Given request:
Please give the data below again in full, exactly as it stands.

— BEGIN —

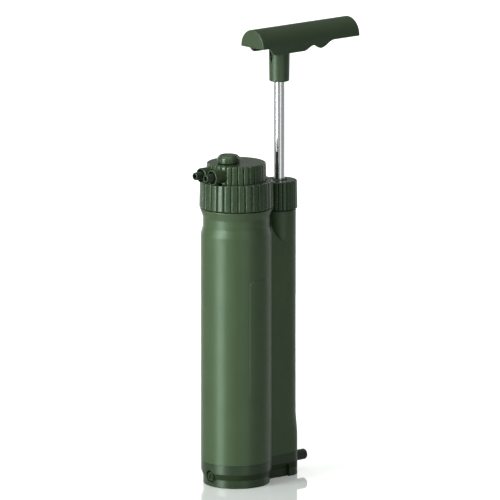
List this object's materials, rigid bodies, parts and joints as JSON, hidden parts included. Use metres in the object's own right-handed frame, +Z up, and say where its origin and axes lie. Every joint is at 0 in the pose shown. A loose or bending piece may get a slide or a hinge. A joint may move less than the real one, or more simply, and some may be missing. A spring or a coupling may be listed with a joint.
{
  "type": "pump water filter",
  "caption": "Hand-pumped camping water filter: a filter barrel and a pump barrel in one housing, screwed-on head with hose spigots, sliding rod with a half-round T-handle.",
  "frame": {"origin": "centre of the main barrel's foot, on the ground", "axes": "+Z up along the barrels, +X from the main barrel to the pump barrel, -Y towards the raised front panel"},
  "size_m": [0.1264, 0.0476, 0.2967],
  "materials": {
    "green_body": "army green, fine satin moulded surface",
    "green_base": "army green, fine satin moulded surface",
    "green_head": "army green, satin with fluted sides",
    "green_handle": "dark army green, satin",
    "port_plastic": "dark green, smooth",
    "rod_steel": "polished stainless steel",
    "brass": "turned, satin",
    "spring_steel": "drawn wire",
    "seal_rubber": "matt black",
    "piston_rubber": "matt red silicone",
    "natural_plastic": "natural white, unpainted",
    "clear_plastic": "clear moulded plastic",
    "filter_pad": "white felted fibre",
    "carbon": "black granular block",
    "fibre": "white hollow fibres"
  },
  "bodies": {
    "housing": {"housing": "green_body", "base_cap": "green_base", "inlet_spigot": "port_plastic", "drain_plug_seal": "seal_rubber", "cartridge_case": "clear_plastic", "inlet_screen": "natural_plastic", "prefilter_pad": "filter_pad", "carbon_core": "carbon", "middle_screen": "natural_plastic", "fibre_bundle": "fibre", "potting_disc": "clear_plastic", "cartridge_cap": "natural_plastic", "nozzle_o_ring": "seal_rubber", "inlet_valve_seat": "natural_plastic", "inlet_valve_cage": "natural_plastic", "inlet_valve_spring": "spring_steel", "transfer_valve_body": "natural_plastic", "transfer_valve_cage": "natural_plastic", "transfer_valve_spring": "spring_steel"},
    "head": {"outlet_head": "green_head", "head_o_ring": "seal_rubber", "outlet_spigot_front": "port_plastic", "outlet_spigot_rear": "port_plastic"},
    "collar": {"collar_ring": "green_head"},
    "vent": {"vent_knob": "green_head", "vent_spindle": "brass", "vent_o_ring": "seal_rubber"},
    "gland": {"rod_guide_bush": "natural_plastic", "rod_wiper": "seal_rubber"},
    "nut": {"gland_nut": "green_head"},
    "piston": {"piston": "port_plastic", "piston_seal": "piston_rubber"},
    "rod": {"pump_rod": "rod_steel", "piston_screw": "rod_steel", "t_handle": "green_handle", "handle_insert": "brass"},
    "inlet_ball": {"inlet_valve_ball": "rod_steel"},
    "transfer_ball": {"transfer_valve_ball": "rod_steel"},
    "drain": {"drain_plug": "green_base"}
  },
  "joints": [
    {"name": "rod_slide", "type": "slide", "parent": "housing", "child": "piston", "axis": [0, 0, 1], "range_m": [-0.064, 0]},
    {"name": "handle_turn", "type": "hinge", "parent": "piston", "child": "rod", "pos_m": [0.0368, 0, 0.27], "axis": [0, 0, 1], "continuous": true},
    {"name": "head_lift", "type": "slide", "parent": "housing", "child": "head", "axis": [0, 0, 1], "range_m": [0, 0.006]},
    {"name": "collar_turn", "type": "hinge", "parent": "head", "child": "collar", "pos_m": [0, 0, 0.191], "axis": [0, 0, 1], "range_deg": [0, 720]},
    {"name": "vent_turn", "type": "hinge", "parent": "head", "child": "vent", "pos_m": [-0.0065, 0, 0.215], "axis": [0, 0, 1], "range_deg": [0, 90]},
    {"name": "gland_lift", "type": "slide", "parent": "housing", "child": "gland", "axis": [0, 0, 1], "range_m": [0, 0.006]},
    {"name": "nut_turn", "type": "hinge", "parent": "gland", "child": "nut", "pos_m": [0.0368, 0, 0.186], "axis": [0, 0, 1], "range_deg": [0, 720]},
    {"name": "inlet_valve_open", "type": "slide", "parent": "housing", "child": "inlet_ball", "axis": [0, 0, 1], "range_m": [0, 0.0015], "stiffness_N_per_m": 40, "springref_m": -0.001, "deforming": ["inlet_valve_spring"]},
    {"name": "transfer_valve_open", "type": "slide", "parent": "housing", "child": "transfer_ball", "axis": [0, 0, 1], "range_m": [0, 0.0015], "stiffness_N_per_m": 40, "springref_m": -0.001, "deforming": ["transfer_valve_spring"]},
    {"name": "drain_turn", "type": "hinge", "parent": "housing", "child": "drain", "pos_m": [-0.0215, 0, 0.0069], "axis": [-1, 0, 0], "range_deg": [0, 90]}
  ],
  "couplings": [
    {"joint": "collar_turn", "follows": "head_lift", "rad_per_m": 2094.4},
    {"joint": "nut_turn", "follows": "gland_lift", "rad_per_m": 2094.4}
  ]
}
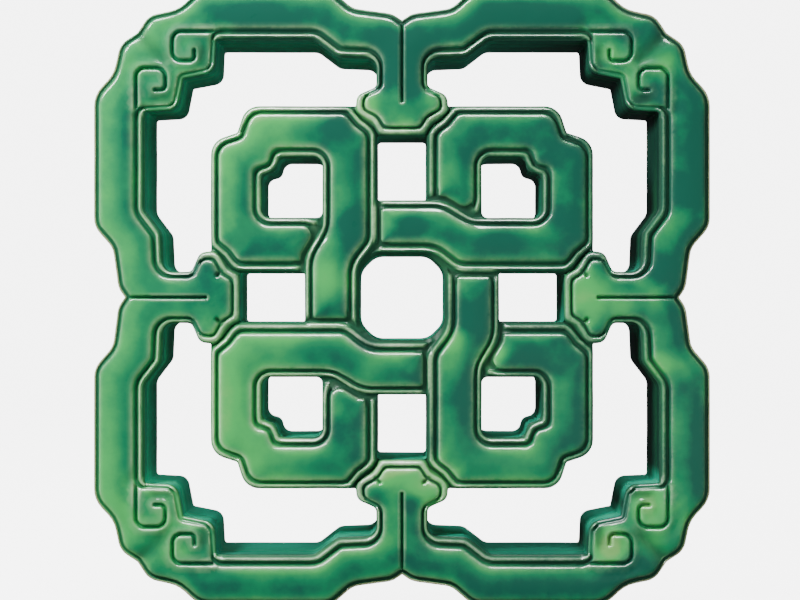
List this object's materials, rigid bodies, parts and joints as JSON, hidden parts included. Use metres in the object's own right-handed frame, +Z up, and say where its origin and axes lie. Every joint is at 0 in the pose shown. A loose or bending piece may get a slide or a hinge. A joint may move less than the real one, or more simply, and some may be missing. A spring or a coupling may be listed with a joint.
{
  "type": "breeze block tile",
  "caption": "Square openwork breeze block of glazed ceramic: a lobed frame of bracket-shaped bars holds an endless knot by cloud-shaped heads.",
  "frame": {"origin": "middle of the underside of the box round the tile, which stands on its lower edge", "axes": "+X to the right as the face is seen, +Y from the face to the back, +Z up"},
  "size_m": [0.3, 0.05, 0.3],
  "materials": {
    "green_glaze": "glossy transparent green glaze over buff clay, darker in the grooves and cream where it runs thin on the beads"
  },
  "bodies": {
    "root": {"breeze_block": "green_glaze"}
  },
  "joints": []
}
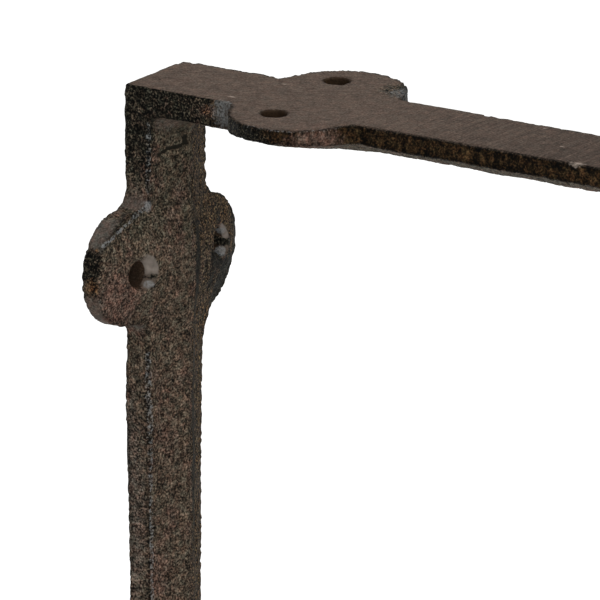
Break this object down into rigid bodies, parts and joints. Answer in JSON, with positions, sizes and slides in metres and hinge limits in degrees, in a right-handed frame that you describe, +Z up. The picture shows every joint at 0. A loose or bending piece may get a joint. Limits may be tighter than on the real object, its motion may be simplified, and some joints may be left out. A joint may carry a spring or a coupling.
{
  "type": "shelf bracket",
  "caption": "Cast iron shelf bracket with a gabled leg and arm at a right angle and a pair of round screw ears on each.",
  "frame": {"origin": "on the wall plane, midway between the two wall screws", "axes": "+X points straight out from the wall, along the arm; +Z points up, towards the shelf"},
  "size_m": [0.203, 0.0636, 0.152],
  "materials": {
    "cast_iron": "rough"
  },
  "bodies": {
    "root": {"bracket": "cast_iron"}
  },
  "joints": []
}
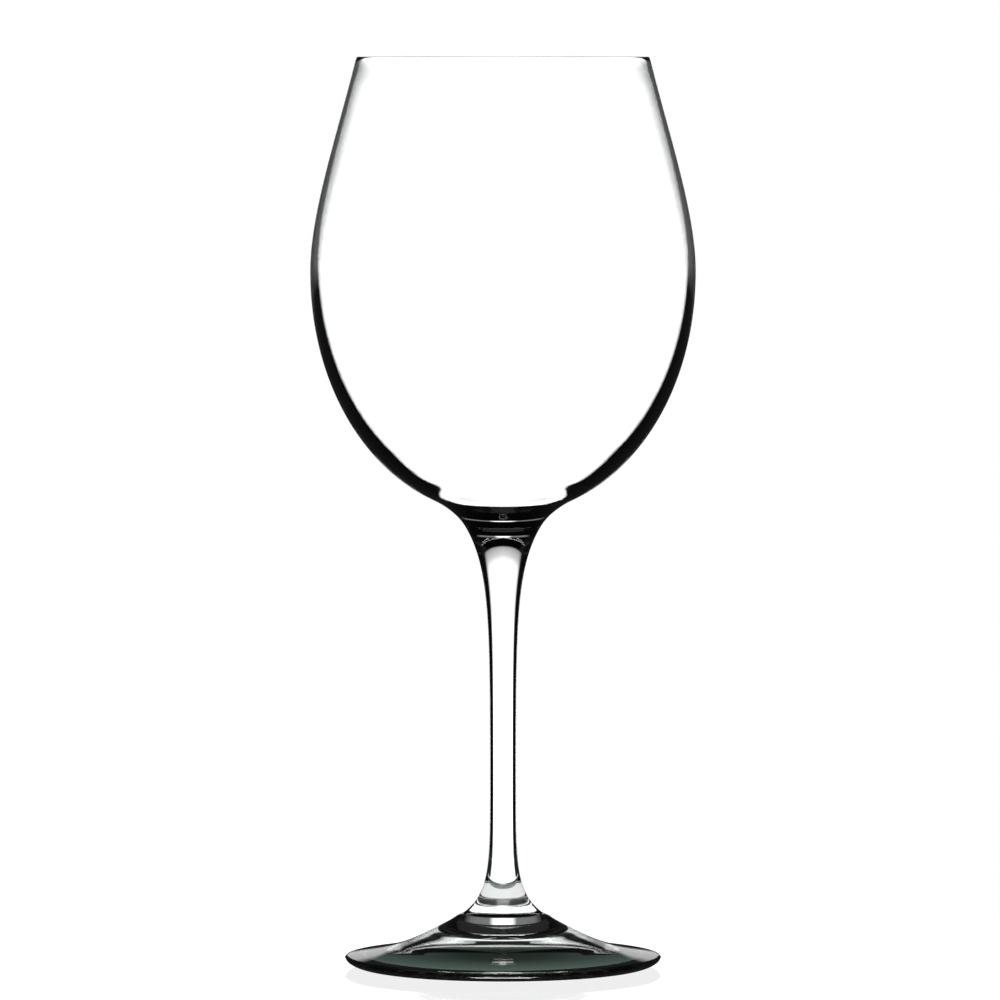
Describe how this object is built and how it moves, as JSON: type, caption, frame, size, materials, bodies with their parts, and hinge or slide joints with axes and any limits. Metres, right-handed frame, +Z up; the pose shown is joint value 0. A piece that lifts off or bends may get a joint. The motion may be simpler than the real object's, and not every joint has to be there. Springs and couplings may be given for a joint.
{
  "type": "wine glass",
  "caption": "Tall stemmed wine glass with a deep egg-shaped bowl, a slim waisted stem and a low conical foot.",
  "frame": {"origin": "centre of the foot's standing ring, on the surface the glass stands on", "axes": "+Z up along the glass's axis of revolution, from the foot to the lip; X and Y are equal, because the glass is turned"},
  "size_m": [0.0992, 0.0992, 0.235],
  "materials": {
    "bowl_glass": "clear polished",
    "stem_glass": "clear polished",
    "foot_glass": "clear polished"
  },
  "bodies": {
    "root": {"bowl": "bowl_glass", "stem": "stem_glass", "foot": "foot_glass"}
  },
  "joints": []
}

— END —

The reply:
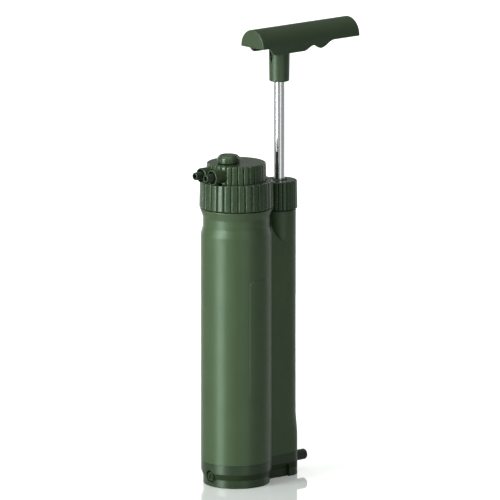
List this object's materials, rigid bodies, parts and joints as JSON, hidden parts included. Use metres in the object's own right-handed frame, +Z up, and say where its origin and axes lie. Every joint is at 0 in the pose shown. A loose or bending piece may get a slide or a hinge. A joint may move less than the real one, or more simply, and some may be missing. A spring or a coupling may be listed with a joint.
{
  "type": "pump water filter",
  "caption": "Hand-pumped camping water filter: a filter barrel and a pump barrel in one housing, screwed-on head with hose spigots, sliding rod with a half-round T-handle.",
  "frame": {"origin": "centre of the main barrel's foot, on the ground", "axes": "+Z up along the barrels, +X from the main barrel to the pump barrel, -Y towards the raised front panel"},
  "size_m": [0.1264, 0.0476, 0.2967],
  "materials": {
    "green_body": "army green, fine satin moulded surface",
    "green_base": "army green, fine satin moulded surface",
    "green_head": "army green, satin with fluted sides",
    "green_handle": "dark army green, satin",
    "port_plastic": "dark green, smooth",
    "rod_steel": "polished stainless steel",
    "brass": "turned, satin",
    "spring_steel": "drawn wire",
    "seal_rubber": "matt black",
    "piston_rubber": "matt red silicone",
    "natural_plastic": "natural white, unpainted",
    "clear_plastic": "clear moulded plastic",
    "filter_pad": "white felted fibre",
    "carbon": "black granular block",
    "fibre": "white hollow fibres"
  },
  "bodies": {
    "housing": {"housing": "green_body", "base_cap": "green_base", "inlet_spigot": "port_plastic", "drain_plug_seal": "seal_rubber", "cartridge_case": "clear_plastic", "inlet_screen": "natural_plastic", "prefilter_pad": "filter_pad", "carbon_core": "carbon", "middle_screen": "natural_plastic", "fibre_bundle": "fibre", "potting_disc": "clear_plastic", "cartridge_cap": "natural_plastic", "nozzle_o_ring": "seal_rubber", "inlet_valve_seat": "natural_plastic", "inlet_valve_cage": "natural_plastic", "inlet_valve_spring": "spring_steel", "transfer_valve_body": "natural_plastic", "transfer_valve_cage": "natural_plastic", "transfer_valve_spring": "spring_steel"},
    "head": {"outlet_head": "green_head", "head_o_ring": "seal_rubber", "outlet_spigot_front": "port_plastic", "outlet_spigot_rear": "port_plastic"},
    "collar": {"collar_ring": "green_head"},
    "vent": {"vent_knob": "green_head", "vent_spindle": "brass", "vent_o_ring": "seal_rubber"},
    "gland": {"rod_guide_bush": "natural_plastic", "rod_wiper": "seal_rubber"},
    "nut": {"gland_nut": "green_head"},
    "piston": {"piston": "port_plastic", "piston_seal": "piston_rubber"},
    "rod": {"pump_rod": "rod_steel", "piston_screw": "rod_steel", "t_handle": "green_handle", "handle_insert": "brass"},
    "inlet_ball": {"inlet_valve_ball": "rod_steel"},
    "transfer_ball": {"transfer_valve_ball": "rod_steel"},
    "drain": {"drain_plug": "green_base"}
  },
  "joints": [
    {"name": "rod_slide", "type": "slide", "parent": "housing", "child": "piston", "axis": [0, 0, 1], "range_m": [-0.064, 0]},
    {"name": "handle_turn", "type": "hinge", "parent": "piston", "child": "rod", "pos_m": [0.0368, 0, 0.27], "axis": [0, 0, 1], "continuous": true},
    {"name": "head_lift", "type": "slide", "parent": "housing", "child": "head", "axis": [0, 0, 1], "range_m": [0, 0.006]},
    {"name": "collar_turn", "type": "hinge", "parent": "head", "child": "collar", "pos_m": [0, 0, 0.191], "axis": [0, 0, 1], "range_deg": [0, 720]},
    {"name": "vent_turn", "type": "hinge", "parent": "head", "child": "vent", "pos_m": [-0.0065, 0, 0.215], "axis": [0, 0, 1], "range_deg": [0, 90]},
    {"name": "gland_lift", "type": "slide", "parent": "housing", "child": "gland", "axis": [0, 0, 1], "range_m": [0, 0.006]},
    {"name": "nut_turn", "type": "hinge", "parent": "gland", "child": "nut", "pos_m": [0.0368, 0, 0.186], "axis": [0, 0, 1], "range_deg": [0, 720]},
    {"name": "inlet_valve_open", "type": "slide", "parent": "housing", "child": "inlet_ball", "axis": [0, 0, 1], "range_m": [0, 0.0015], "stiffness_N_per_m": 40, "springref_m": -0.001, "deforming": ["inlet_valve_spring"]},
    {"name": "transfer_valve_open", "type": "slide", "parent": "housing", "child": "transfer_ball", "axis": [0, 0, 1], "range_m": [0, 0.0015], "stiffness_N_per_m": 40, "springref_m": -0.001, "deforming": ["transfer_valve_spring"]},
    {"name": "drain_turn", "type": "hinge", "parent": "housing", "child": "drain", "pos_m": [-0.0215, 0, 0.0069], "axis": [-1, 0, 0], "range_deg": [0, 90]}
  ],
  "couplings": [
    {"joint": "collar_turn", "follows": "head_lift", "rad_per_m": 2094.4},
    {"joint": "nut_turn", "follows": "gland_lift", "rad_per_m": 2094.4}
  ]
}
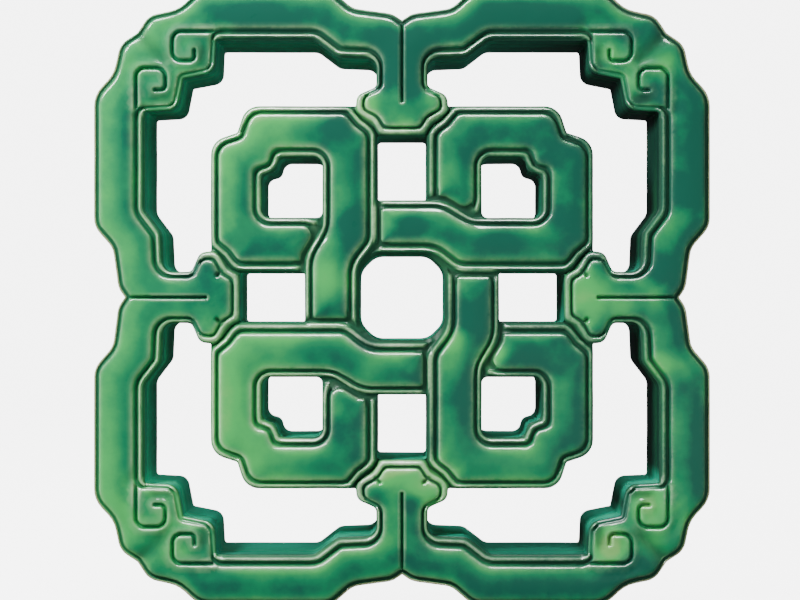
List this object's materials, rigid bodies, parts and joints as JSON, hidden parts included. Use metres in the object's own right-handed frame, +Z up, and say where its origin and axes lie. Every joint is at 0 in the pose shown. A loose or bending piece may get a slide or a hinge. A joint may move less than the real one, or more simply, and some may be missing. A spring or a coupling may be listed with a joint.
{
  "type": "breeze block tile",
  "caption": "Square openwork breeze block of glazed ceramic: a lobed frame of bracket-shaped bars holds an endless knot by cloud-shaped heads.",
  "frame": {"origin": "middle of the underside of the box round the tile, which stands on its lower edge", "axes": "+X to the right as the face is seen, +Y from the face to the back, +Z up"},
  "size_m": [0.3, 0.05, 0.3],
  "materials": {
    "green_glaze": "glossy transparent green glaze over buff clay, darker in the grooves and cream where it runs thin on the beads"
  },
  "bodies": {
    "root": {"breeze_block": "green_glaze"}
  },
  "joints": []
}
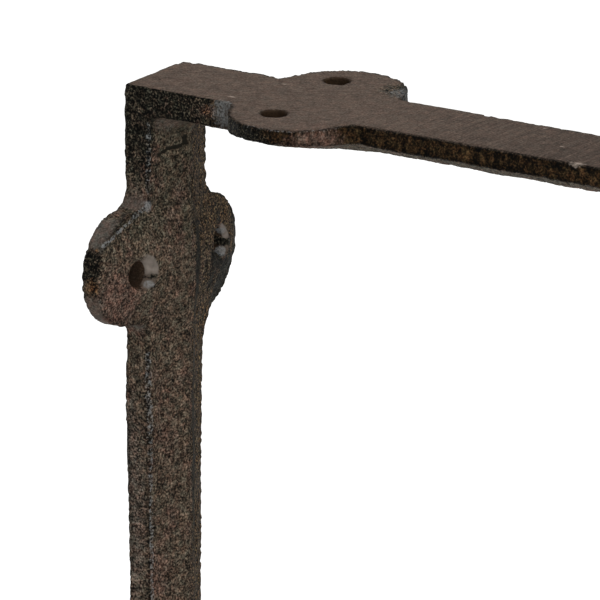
Break this object down into rigid bodies, parts and joints. Answer in JSON, with positions, sizes and slides in metres and hinge limits in degrees, in a right-handed frame that you describe, +Z up. The picture shows every joint at 0. A loose or bending piece may get a joint. Limits may be tighter than on the real object, its motion may be simplified, and some joints may be left out. A joint may carry a spring or a coupling.
{
  "type": "shelf bracket",
  "caption": "Cast iron shelf bracket with a gabled leg and arm at a right angle and a pair of round screw ears on each.",
  "frame": {"origin": "on the wall plane, midway between the two wall screws", "axes": "+X points straight out from the wall, along the arm; +Z points up, towards the shelf"},
  "size_m": [0.203, 0.0636, 0.152],
  "materials": {
    "cast_iron": "rough"
  },
  "bodies": {
    "root": {"bracket": "cast_iron"}
  },
  "joints": []
}
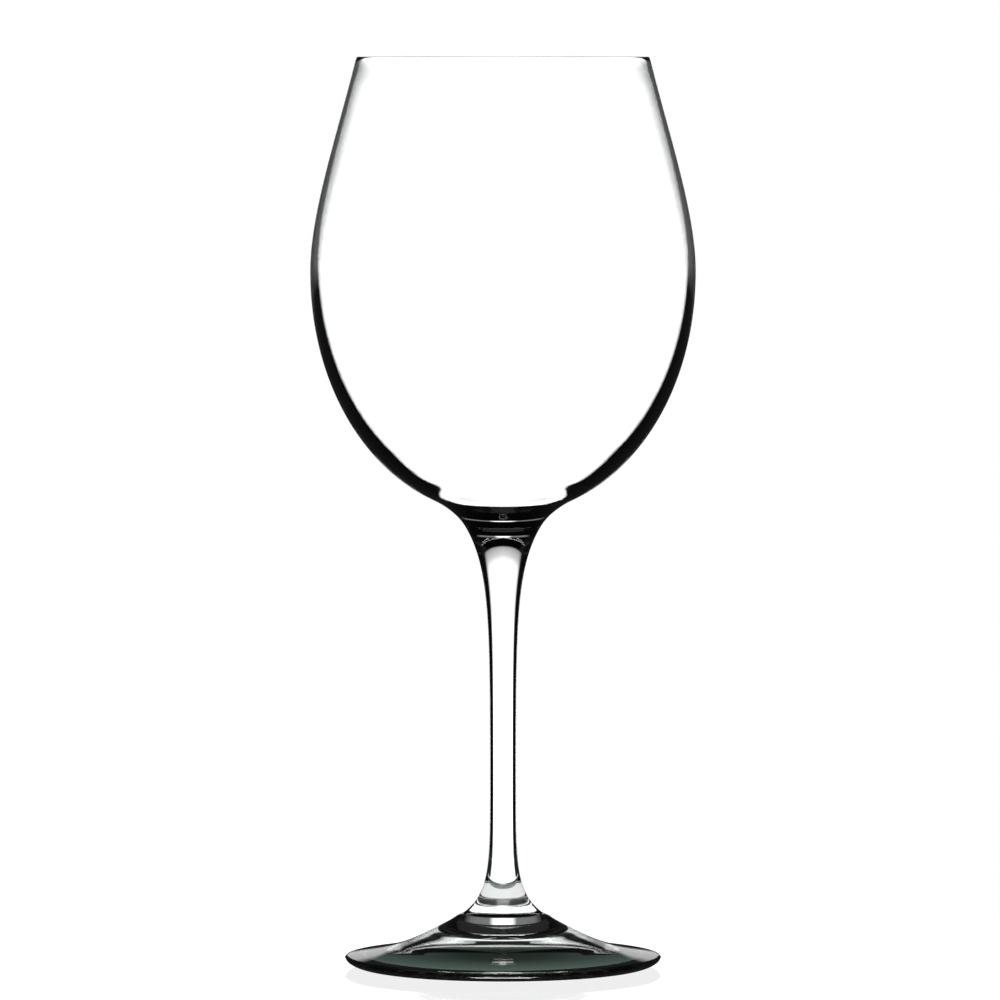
Describe how this object is built and how it moves, as JSON: type, caption, frame, size, materials, bodies with their parts, and hinge or slide joints with axes and any limits. Metres, right-handed frame, +Z up; the pose shown is joint value 0. A piece that lifts off or bends may get a joint. The motion may be simpler than the real object's, and not every joint has to be there. Springs and couplings may be given for a joint.
{
  "type": "wine glass",
  "caption": "Tall stemmed wine glass with a deep egg-shaped bowl, a slim waisted stem and a low conical foot.",
  "frame": {"origin": "centre of the foot's standing ring, on the surface the glass stands on", "axes": "+Z up along the glass's axis of revolution, from the foot to the lip; X and Y are equal, because the glass is turned"},
  "size_m": [0.0992, 0.0992, 0.235],
  "materials": {
    "bowl_glass": "clear polished",
    "stem_glass": "clear polished",
    "foot_glass": "clear polished"
  },
  "bodies": {
    "root": {"bowl": "bowl_glass", "stem": "stem_glass", "foot": "foot_glass"}
  },
  "joints": []
}